Aim –
Write out each line beneath this one exactly as it reads.

** Start of Supplied information **

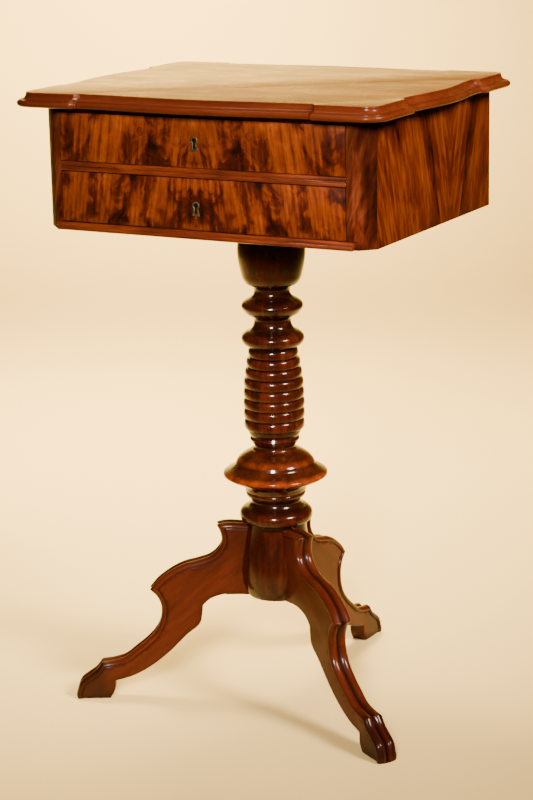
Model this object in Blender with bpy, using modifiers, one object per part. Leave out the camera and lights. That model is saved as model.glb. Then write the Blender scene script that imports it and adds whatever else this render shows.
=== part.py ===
"""A small tripod sewing table with two locking drawers, as separate pieces.

Lengths are in metres and +Z is up. The front faces -Y. Every piece is laid out around the
column's axis, and AXIS_Y then puts the middle of the table's plan on the world's origin.
"""

import math

import bmesh
import bpy
from mathutils import Matrix, Vector

# Clearances
GAP = 0.0003  # between fixed pieces that would touch
AXIS_Y = -0.02914  # the column's axis, forward of the middle of the plan

# Top
TOP_Z = 0.760
TOP_THICK = 0.016
TOP_HALF_X = 0.2226  # flat part, at the corner lobes
TOP_HALF_Y = 0.1815
TOP_EDGE = 0.0113  # how far the moulding stands out
TOP_CORNER = 0.016
STEP_X = 0.147  # where the front edge steps in from a lobe
STEP_Y = 0.099
STEP_IN = 0.0065
STEP_RUN = 0.005
BULGE = 0.003
# Edge moulding: how far out as a share of TOP_EDGE, how far down in millimetres
EDGE_PROFILE = (
    (0.0, 0.0),
    (0.03, 1.6),
    (0.12, 3.8),
    (0.33, 6.4),
    (0.72, 8.3),
    (0.93, 9.6),
    (1.0, 12.0),
    (0.93, 14.4),
    (0.74, 16.0),
)

# Case
CASE_BOTTOM = 0.602
CASE_TOP = TOP_Z - TOP_THICK - GAP
CASE_X = 0.209
CASE_FRONT = -0.1675
CASE_BACK = 0.1675
CANT = 0.020
SIDE_THICK = 0.012
BACK_THICK = 0.008
FLOOR_THICK = 0.010
OPENING_X = 0.1812
RAIL_LOW = 0.6708  # the rail between the drawers
RAIL_HIGH = 0.6818
RAIL_BACK = -0.118
TOP_RAIL_LOW = 0.7375
TOP_RAIL_Y = (-0.1635, -0.1255)
KICKER_LOW = 0.7315
RUNNER_IN = 0.150
GUIDE_IN = 0.1815
GUIDE_TALL = 0.014
FOOT_RAIL_HIGH = 0.6115
FOOT_RAIL_X = 0.1888

# Drawers
LOWER_DRAWER = (0.6123, 0.6128, 0.6700, 0.6640)  # underside, front's bottom and top, sides' top
UPPER_DRAWER = (0.6821, 0.6826, 0.7370, 0.7310)
FRONT_X = 0.1805
FRONT_THICK = 0.016
DRAWER_X = 0.1803
DRAWER_SIDE = 0.007
DRAWER_BACK = 0.148
DRAWER_FLOOR = (0.005, 0.0095)  # above the drawer's underside
STOP_X = 0.100

# Locks
KEY_X = -0.005
KEY_Z = {"upper": 0.7125, "lower": 0.640}
LOCK_SIZE = (0.044, 0.008, 0.038)
BOLT_SIZE = (0.0146, 0.0038, 0.018)
BOLT_ROOM = 0.0004
# Round radius, half width and drop of the neck, half width and drop of the flat foot
KEYHOLE_OUT = (0.0048, 0.0029, 0.0040, 0.0056, 0.0118)
KEYHOLE_IN = (0.0027, 0.0011, 0.0034, 0.0019, 0.0093)
PLUG_X = 0.069
PLUG_Z = 0.720
PLUG_RADIUS = 0.0045
PLUG_LONG = 0.0075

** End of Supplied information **

Final answer –
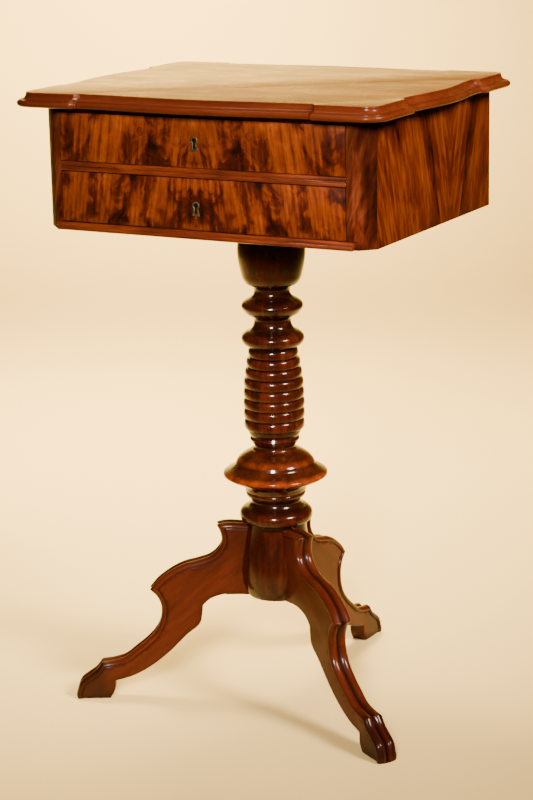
Model this object in Blender with bpy, using modifiers, one object per part. Leave out the camera and lights. That model is saved as model.glb. Then write the Blender scene script that imports it and adds whatever else this render shows.
=== part.py ===
"""A small tripod sewing table with two locking drawers, as separate pieces.

Lengths are in metres and +Z is up. The front faces -Y. Every piece is laid out around the
column's axis, and AXIS_Y then puts the middle of the table's plan on the world's origin.
"""

import math

import bmesh
import bpy
from mathutils import Matrix, Vector

# Clearances
GAP = 0.0003  # between fixed pieces that would touch
AXIS_Y = -0.02914  # the column's axis, forward of the middle of the plan

# Top
TOP_Z = 0.760
TOP_THICK = 0.016
TOP_HALF_X = 0.2226  # flat part, at the corner lobes
TOP_HALF_Y = 0.1815
TOP_EDGE = 0.0113  # how far the moulding stands out
TOP_CORNER = 0.016
STEP_X = 0.147  # where the front edge steps in from a lobe
STEP_Y = 0.099
STEP_IN = 0.0065
STEP_RUN = 0.005
BULGE = 0.003
# Edge moulding: how far out as a share of TOP_EDGE, how far down in millimetres
EDGE_PROFILE = (
    (0.0, 0.0),
    (0.03, 1.6),
    (0.12, 3.8),
    (0.33, 6.4),
    (0.72, 8.3),
    (0.93, 9.6),
    (1.0, 12.0),
    (0.93, 14.4),
    (0.74, 16.0),
)

# Case
CASE_BOTTOM = 0.602
CASE_TOP = TOP_Z - TOP_THICK - GAP
CASE_X = 0.209
CASE_FRONT = -0.1675
CASE_BACK = 0.1675
CANT = 0.020
SIDE_THICK = 0.012
BACK_THICK = 0.008
FLOOR_THICK = 0.010
OPENING_X = 0.1812
RAIL_LOW = 0.6708  # the rail between the drawers
RAIL_HIGH = 0.6818
RAIL_BACK = -0.118
TOP_RAIL_LOW = 0.7375
TOP_RAIL_Y = (-0.1635, -0.1255)
KICKER_LOW = 0.7315
RUNNER_IN = 0.150
GUIDE_IN = 0.1815
GUIDE_TALL = 0.014
FOOT_RAIL_HIGH = 0.6115
FOOT_RAIL_X = 0.1888

# Drawers
LOWER_DRAWER = (0.6123, 0.6128, 0.6700, 0.6640)  # underside, front's bottom and top, sides' top
UPPER_DRAWER = (0.6821, 0.6826, 0.7370, 0.7310)
FRONT_X = 0.1805
FRONT_THICK = 0.016
DRAWER_X = 0.1803
DRAWER_SIDE = 0.007
DRAWER_BACK = 0.148
DRAWER_FLOOR = (0.005, 0.0095)  # above the drawer's underside
STOP_X = 0.100

# Locks
KEY_X = -0.005
KEY_Z = {"upper": 0.7125, "lower": 0.640}
LOCK_SIZE = (0.044, 0.008, 0.038)
BOLT_SIZE = (0.0146, 0.0038, 0.018)
BOLT_ROOM = 0.0004
# Round radius, half width and drop of the neck, half width and drop of the flat foot
KEYHOLE_OUT = (0.0048, 0.0029, 0.0040, 0.0056, 0.0118)
KEYHOLE_IN = (0.0027, 0.0011, 0.0034, 0.0019, 0.0093)
PLUG_X = 0.069
PLUG_Z = 0.720
PLUG_RADIUS = 0.0045
PLUG_LONG = 0.0075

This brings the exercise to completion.